## Information supplied
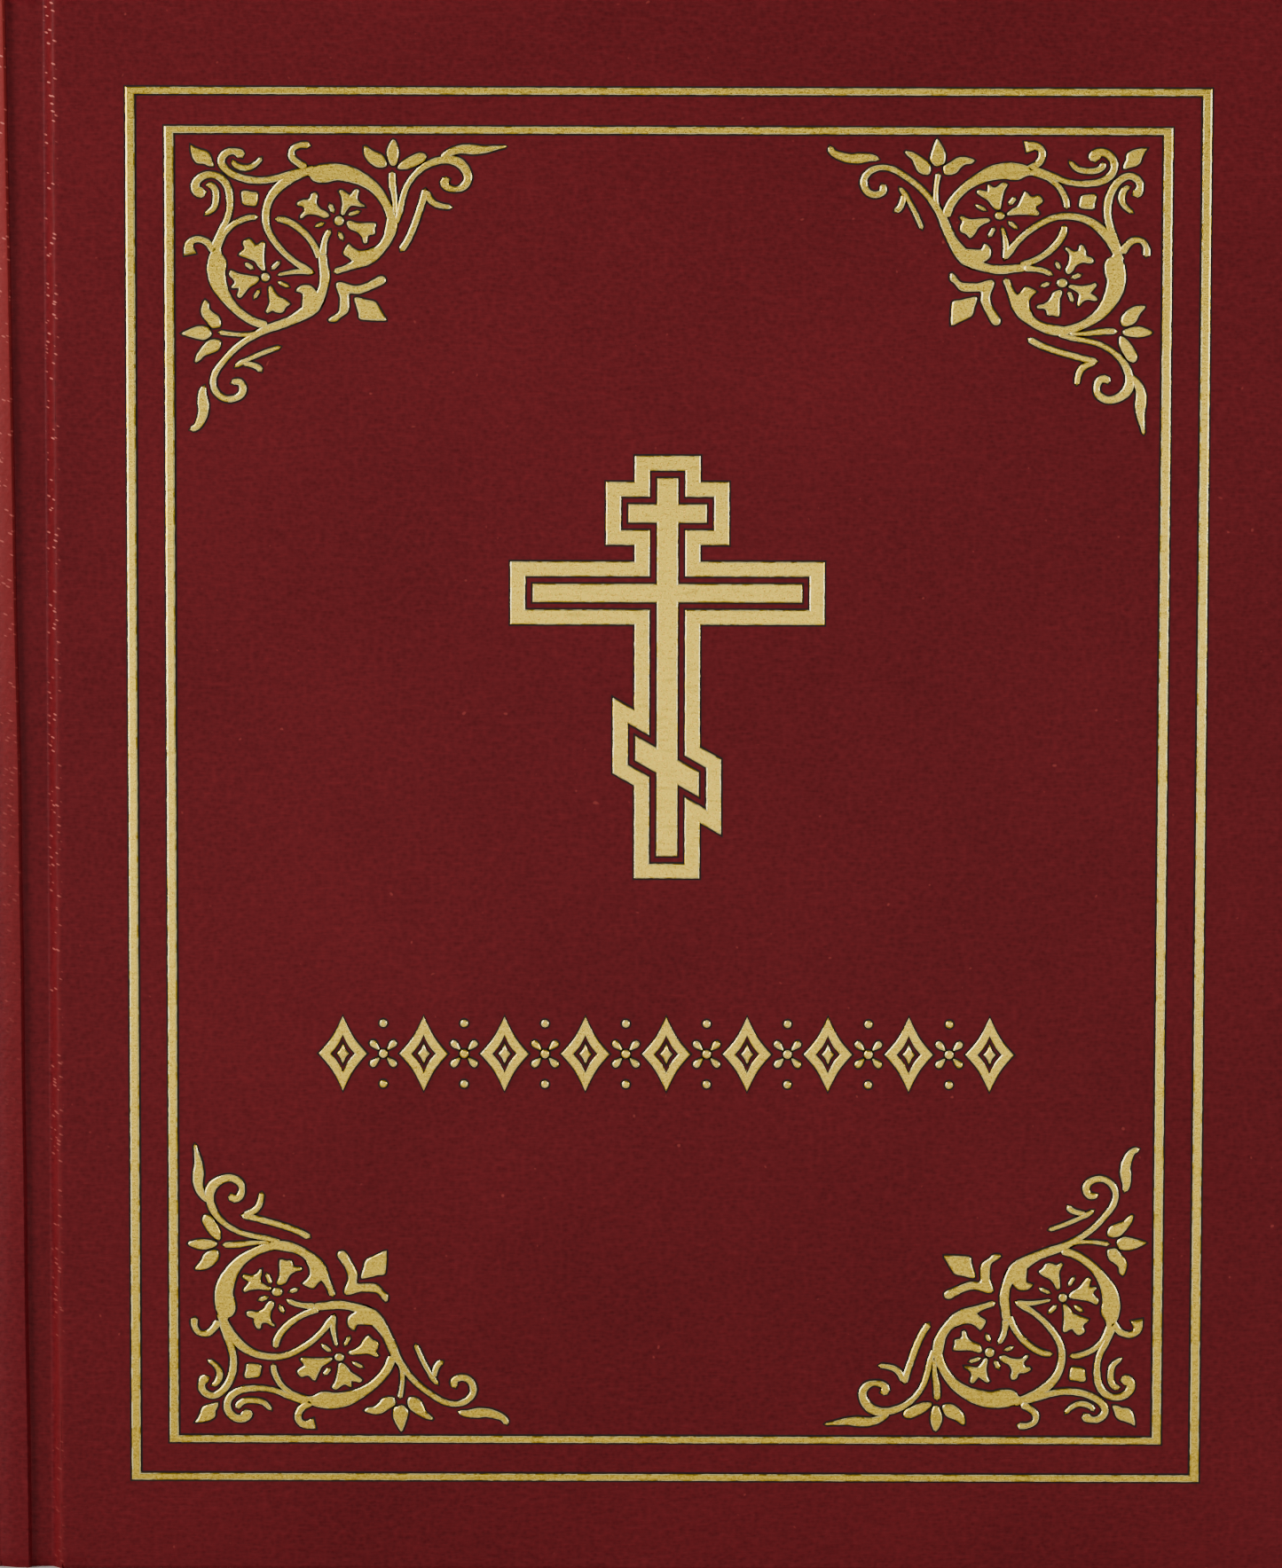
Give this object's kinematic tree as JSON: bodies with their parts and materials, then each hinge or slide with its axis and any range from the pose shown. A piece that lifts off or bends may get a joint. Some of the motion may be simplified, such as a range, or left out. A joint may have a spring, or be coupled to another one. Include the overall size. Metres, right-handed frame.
{
  "type": "prayer book",
  "caption": "Sewn hardback prayer book with a rounded spine, red leatherette case, gold-stamped frame, corner vines and cross; covers and front leaves open on the joints.",
  "frame": {"origin": "middle of the foot of the closed book, at the level it stands on", "axes": "+X from the spine to the fore-edge, +Y out of the back cover, +Z from tail to head; the front cover faces -Y"},
  "size_m": [0.187, 0.0318, 0.222],
  "materials": {
    "red_leatherette": "fine-grained dark red leatherette, satin",
    "gold_foil": "satin gold stamping foil",
    "grey_board": "dense grey board",
    "card": "brown card and kraft paper",
    "book_paper": "uncoated cream book paper",
    "endpaper": "heavy uncoated endpaper",
    "mull_cloth": "open starched gauze",
    "thread": "waxed white thread",
    "glue": "dried binding glue, matt",
    "band_cloth": "red and gold striped band, woven"
  },
  "bodies": {
    "text_block": {"signature_07": "book_paper", "signature_08": "book_paper", "signature_09": "book_paper", "signature_10": "book_paper", "signature_11": "book_paper", "signature_12": "book_paper", "signature_13": "book_paper", "signature_14": "book_paper", "signature_01_fold": "book_paper", "signature_02_fold": "book_paper", "signature_03_fold": "book_paper", "signature_04_fold": "book_paper", "signature_05_fold": "book_paper", "signature_06_fold": "book_paper", "sewing_thread": "thread", "spine_glue": "glue", "spine_mull": "mull_cloth", "spine_lining": "card", "headband": "band_cloth", "tailband": "band_cloth", "spine_inlay": "card", "spine_leather": "red_leatherette", "front_joint_leather": "red_leatherette", "back_joint_leather": "red_leatherette", "front_endpaper_fold": "endpaper", "back_endpaper_fold": "endpaper", "front_mull_joint": "mull_cloth", "back_mull_joint": "mull_cloth"},
    "front_cover": {"front_board": "grey_board", "front_leather": "red_leatherette", "front_pastedown": "endpaper", "front_mull_flange": "mull_cloth", "foil_outer_rule": "gold_foil", "foil_inner_rule": "gold_foil", "foil_corner_ornaments": "gold_foil", "foil_cross_outline": "gold_foil", "foil_cross": "gold_foil", "foil_title_band": "gold_foil"},
    "back_cover": {"back_board": "grey_board", "back_leather": "red_leatherette", "back_pastedown": "endpaper", "back_mull_flange": "mull_cloth"},
    "front_flyleaf": {"front_flyleaf": "endpaper"},
    "back_flyleaf": {"back_flyleaf": "endpaper"},
    "leaves_1": {"signature_01_leaves": "book_paper"},
    "leaves_2": {"signature_02_leaves": "book_paper"},
    "leaves_3": {"signature_03_leaves": "book_paper"},
    "leaves_4": {"signature_04_leaves": "book_paper"},
    "leaves_5": {"signature_05_leaves": "book_paper"},
    "leaves_6": {"signature_06_leaves": "book_paper"}
  },
  "joints": [
    {"name": "front_cover_hinge", "type": "hinge", "parent": "text_block", "child": "front_cover", "pos_m": [-0.084, -0.01562, 0.111], "axis": [0, 0, -1], "range_deg": [0, 178], "deforming": ["front_joint_leather", "front_mull_joint", "front_endpaper_fold"]},
    {"name": "back_cover_hinge", "type": "hinge", "parent": "text_block", "child": "back_cover", "pos_m": [-0.084, 0.01588, 0.111], "axis": [0, 0, 1], "range_deg": [0, 178], "deforming": ["back_joint_leather", "back_mull_joint", "back_endpaper_fold"]},
    {"name": "front_flyleaf_turn", "type": "hinge", "parent": "text_block", "child": "front_flyleaf", "pos_m": [-0.084, -0.01562, 0.111], "axis": [0, 0, -1], "range_deg": [0, 172.66]},
    {"name": "back_flyleaf_turn", "type": "hinge", "parent": "text_block", "child": "back_flyleaf", "pos_m": [-0.084, 0.01588, 0.111], "axis": [0, 0, 1], "range_deg": [0, 172.66]},
    {"name": "leaves_1_turn", "type": "hinge", "parent": "text_block", "child": "leaves_1", "pos_m": [-0.084, -0.01562, 0.111], "axis": [0, 0, -1], "range_deg": [0, 153.08]},
    {"name": "leaves_2_turn", "type": "hinge", "parent": "text_block", "child": "leaves_2", "pos_m": [-0.084, -0.01562, 0.111], "axis": [0, 0, -1], "range_deg": [0, 131.72]},
    {"name": "leaves_3_turn", "type": "hinge", "parent": "text_block", "child": "leaves_3", "pos_m": [-0.084, -0.01562, 0.111], "axis": [0, 0, -1], "range_deg": [0, 110.36]},
    {"name": "leaves_4_turn", "type": "hinge", "parent": "text_block", "child": "leaves_4", "pos_m": [-0.084, -0.01562, 0.111], "axis": [0, 0, -1], "range_deg": [0, 89]},
    {"name": "leaves_5_turn", "type": "hinge", "parent": "text_block", "child": "leaves_5", "pos_m": [-0.084, -0.01562, 0.111], "axis": [0, 0, -1], "range_deg": [0, 67.64]},
    {"name": "leaves_6_turn", "type": "hinge", "parent": "text_block", "child": "leaves_6", "pos_m": [-0.084, -0.01562, 0.111], "axis": [0, 0, -1], "range_deg": [0, 42.72]}
  ],
  "couplings": [
    {"joint": "front_flyleaf_turn", "follows": "front_cover_hinge", "ratio": 0.97},
    {"joint": "back_flyleaf_turn", "follows": "back_cover_hinge", "ratio": 0.97},
    {"joint": "leaves_1_turn", "follows": "front_cover_hinge", "ratio": 0.86},
    {"joint": "leaves_2_turn", "follows": "front_cover_hinge", "ratio": 0.74},
    {"joint": "leaves_3_turn", "follows": "front_cover_hinge", "ratio": 0.62},
    {"joint": "leaves_4_turn", "follows": "front_cover_hinge", "ratio": 0.5},
    {"joint": "leaves_5_turn", "follows": "front_cover_hinge", "ratio": 0.38},
    {"joint": "leaves_6_turn", "follows": "front_cover_hinge", "ratio": 0.24}
  ]
}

## Exercise
Extract the listing in its entirety, matching it exactly.

## Written reply
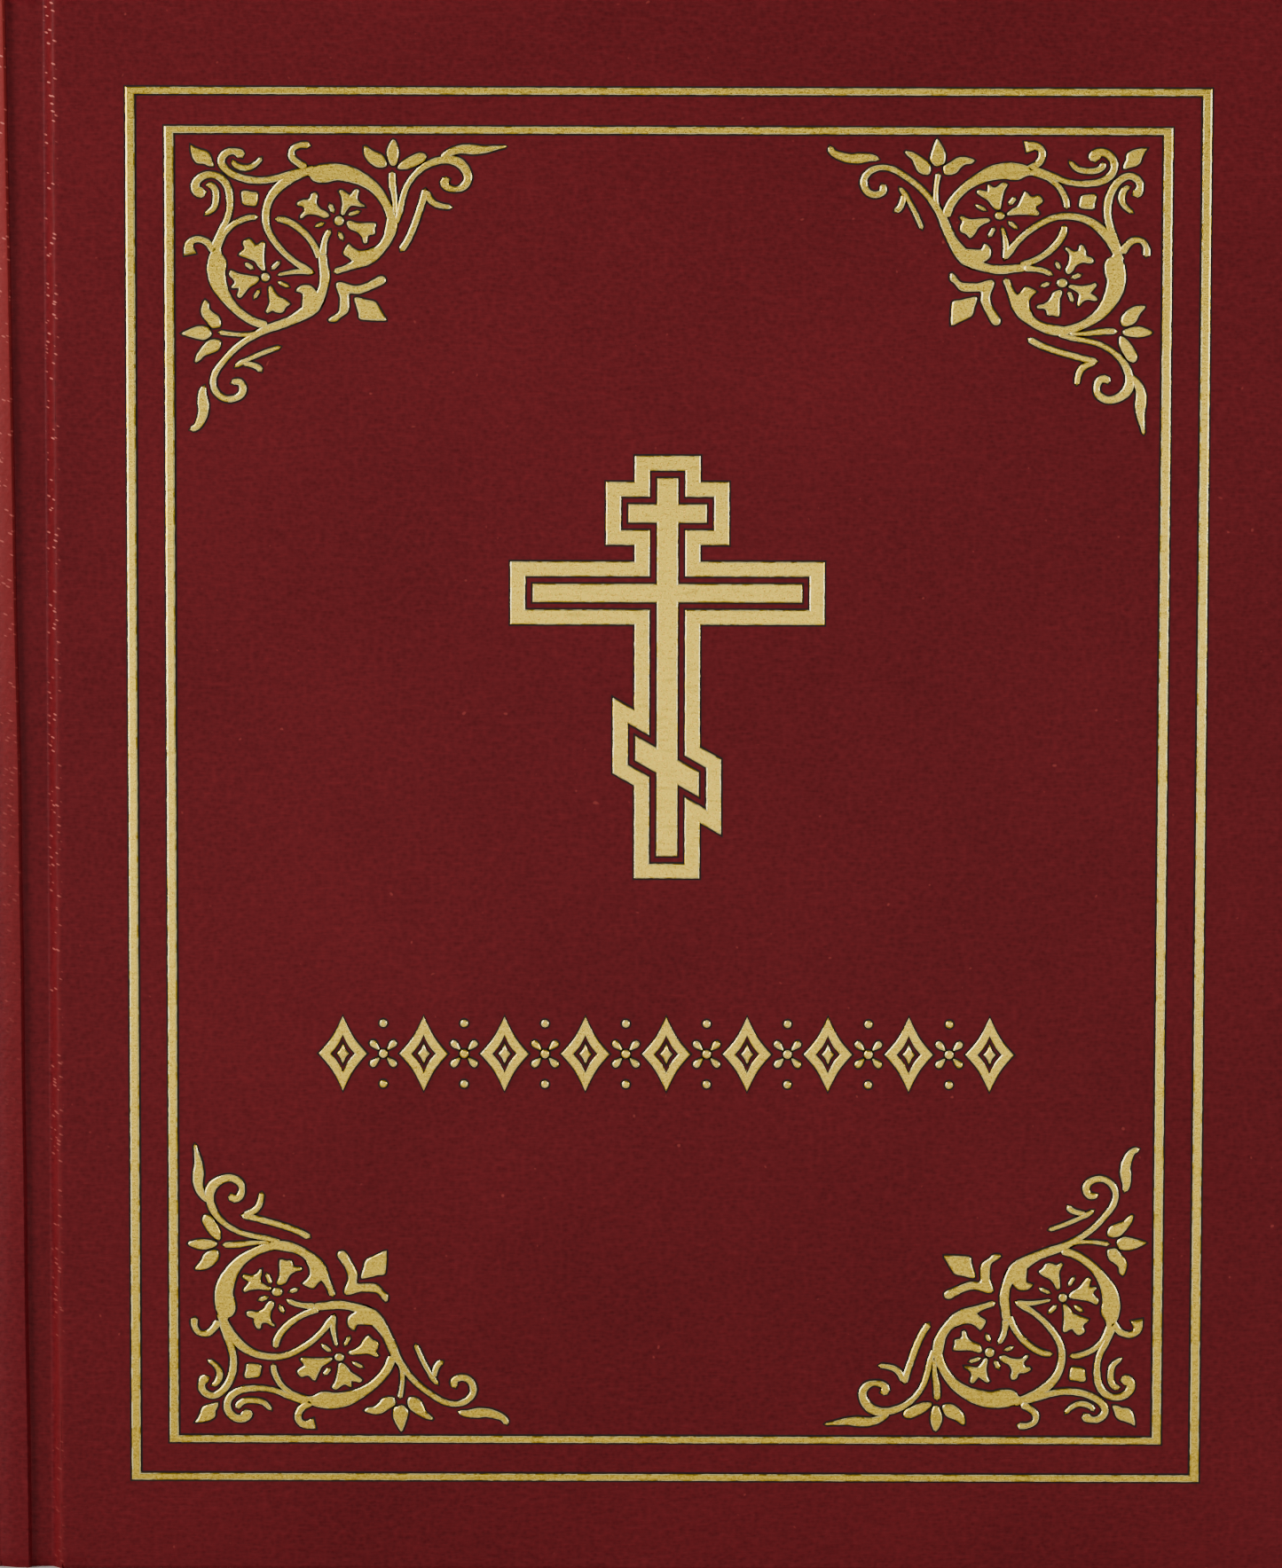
Give this object's kinematic tree as JSON: bodies with their parts and materials, then each hinge or slide with its axis and any range from the pose shown. A piece that lifts off or bends may get a joint. Some of the motion may be simplified, such as a range, or left out. A joint may have a spring, or be coupled to another one. Include the overall size. Metres, right-handed frame.
{
  "type": "prayer book",
  "caption": "Sewn hardback prayer book with a rounded spine, red leatherette case, gold-stamped frame, corner vines and cross; covers and front leaves open on the joints.",
  "frame": {"origin": "middle of the foot of the closed book, at the level it stands on", "axes": "+X from the spine to the fore-edge, +Y out of the back cover, +Z from tail to head; the front cover faces -Y"},
  "size_m": [0.187, 0.0318, 0.222],
  "materials": {
    "red_leatherette": "fine-grained dark red leatherette, satin",
    "gold_foil": "satin gold stamping foil",
    "grey_board": "dense grey board",
    "card": "brown card and kraft paper",
    "book_paper": "uncoated cream book paper",
    "endpaper": "heavy uncoated endpaper",
    "mull_cloth": "open starched gauze",
    "thread": "waxed white thread",
    "glue": "dried binding glue, matt",
    "band_cloth": "red and gold striped band, woven"
  },
  "bodies": {
    "text_block": {"signature_07": "book_paper", "signature_08": "book_paper", "signature_09": "book_paper", "signature_10": "book_paper", "signature_11": "book_paper", "signature_12": "book_paper", "signature_13": "book_paper", "signature_14": "book_paper", "signature_01_fold": "book_paper", "signature_02_fold": "book_paper", "signature_03_fold": "book_paper", "signature_04_fold": "book_paper", "signature_05_fold": "book_paper", "signature_06_fold": "book_paper", "sewing_thread": "thread", "spine_glue": "glue", "spine_mull": "mull_cloth", "spine_lining": "card", "headband": "band_cloth", "tailband": "band_cloth", "spine_inlay": "card", "spine_leather": "red_leatherette", "front_joint_leather": "red_leatherette", "back_joint_leather": "red_leatherette", "front_endpaper_fold": "endpaper", "back_endpaper_fold": "endpaper", "front_mull_joint": "mull_cloth", "back_mull_joint": "mull_cloth"},
    "front_cover": {"front_board": "grey_board", "front_leather": "red_leatherette", "front_pastedown": "endpaper", "front_mull_flange": "mull_cloth", "foil_outer_rule": "gold_foil", "foil_inner_rule": "gold_foil", "foil_corner_ornaments": "gold_foil", "foil_cross_outline": "gold_foil", "foil_cross": "gold_foil", "foil_title_band": "gold_foil"},
    "back_cover": {"back_board": "grey_board", "back_leather": "red_leatherette", "back_pastedown": "endpaper", "back_mull_flange": "mull_cloth"},
    "front_flyleaf": {"front_flyleaf": "endpaper"},
    "back_flyleaf": {"back_flyleaf": "endpaper"},
    "leaves_1": {"signature_01_leaves": "book_paper"},
    "leaves_2": {"signature_02_leaves": "book_paper"},
    "leaves_3": {"signature_03_leaves": "book_paper"},
    "leaves_4": {"signature_04_leaves": "book_paper"},
    "leaves_5": {"signature_05_leaves": "book_paper"},
    "leaves_6": {"signature_06_leaves": "book_paper"}
  },
  "joints": [
    {"name": "front_cover_hinge", "type": "hinge", "parent": "text_block", "child": "front_cover", "pos_m": [-0.084, -0.01562, 0.111], "axis": [0, 0, -1], "range_deg": [0, 178], "deforming": ["front_joint_leather", "front_mull_joint", "front_endpaper_fold"]},
    {"name": "back_cover_hinge", "type": "hinge", "parent": "text_block", "child": "back_cover", "pos_m": [-0.084, 0.01588, 0.111], "axis": [0, 0, 1], "range_deg": [0, 178], "deforming": ["back_joint_leather", "back_mull_joint", "back_endpaper_fold"]},
    {"name": "front_flyleaf_turn", "type": "hinge", "parent": "text_block", "child": "front_flyleaf", "pos_m": [-0.084, -0.01562, 0.111], "axis": [0, 0, -1], "range_deg": [0, 172.66]},
    {"name": "back_flyleaf_turn", "type": "hinge", "parent": "text_block", "child": "back_flyleaf", "pos_m": [-0.084, 0.01588, 0.111], "axis": [0, 0, 1], "range_deg": [0, 172.66]},
    {"name": "leaves_1_turn", "type": "hinge", "parent": "text_block", "child": "leaves_1", "pos_m": [-0.084, -0.01562, 0.111], "axis": [0, 0, -1], "range_deg": [0, 153.08]},
    {"name": "leaves_2_turn", "type": "hinge", "parent": "text_block", "child": "leaves_2", "pos_m": [-0.084, -0.01562, 0.111], "axis": [0, 0, -1], "range_deg": [0, 131.72]},
    {"name": "leaves_3_turn", "type": "hinge", "parent": "text_block", "child": "leaves_3", "pos_m": [-0.084, -0.01562, 0.111], "axis": [0, 0, -1], "range_deg": [0, 110.36]},
    {"name": "leaves_4_turn", "type": "hinge", "parent": "text_block", "child": "leaves_4", "pos_m": [-0.084, -0.01562, 0.111], "axis": [0, 0, -1], "range_deg": [0, 89]},
    {"name": "leaves_5_turn", "type": "hinge", "parent": "text_block", "child": "leaves_5", "pos_m": [-0.084, -0.01562, 0.111], "axis": [0, 0, -1], "range_deg": [0, 67.64]},
    {"name": "leaves_6_turn", "type": "hinge", "parent": "text_block", "child": "leaves_6", "pos_m": [-0.084, -0.01562, 0.111], "axis": [0, 0, -1], "range_deg": [0, 42.72]}
  ],
  "couplings": [
    {"joint": "front_flyleaf_turn", "follows": "front_cover_hinge", "ratio": 0.97},
    {"joint": "back_flyleaf_turn", "follows": "back_cover_hinge", "ratio": 0.97},
    {"joint": "leaves_1_turn", "follows": "front_cover_hinge", "ratio": 0.86},
    {"joint": "leaves_2_turn", "follows": "front_cover_hinge", "ratio": 0.74},
    {"joint": "leaves_3_turn", "follows": "front_cover_hinge", "ratio": 0.62},
    {"joint": "leaves_4_turn", "follows": "front_cover_hinge", "ratio": 0.5},
    {"joint": "leaves_5_turn", "follows": "front_cover_hinge", "ratio": 0.38},
    {"joint": "leaves_6_turn", "follows": "front_cover_hinge", "ratio": 0.24}
  ]
}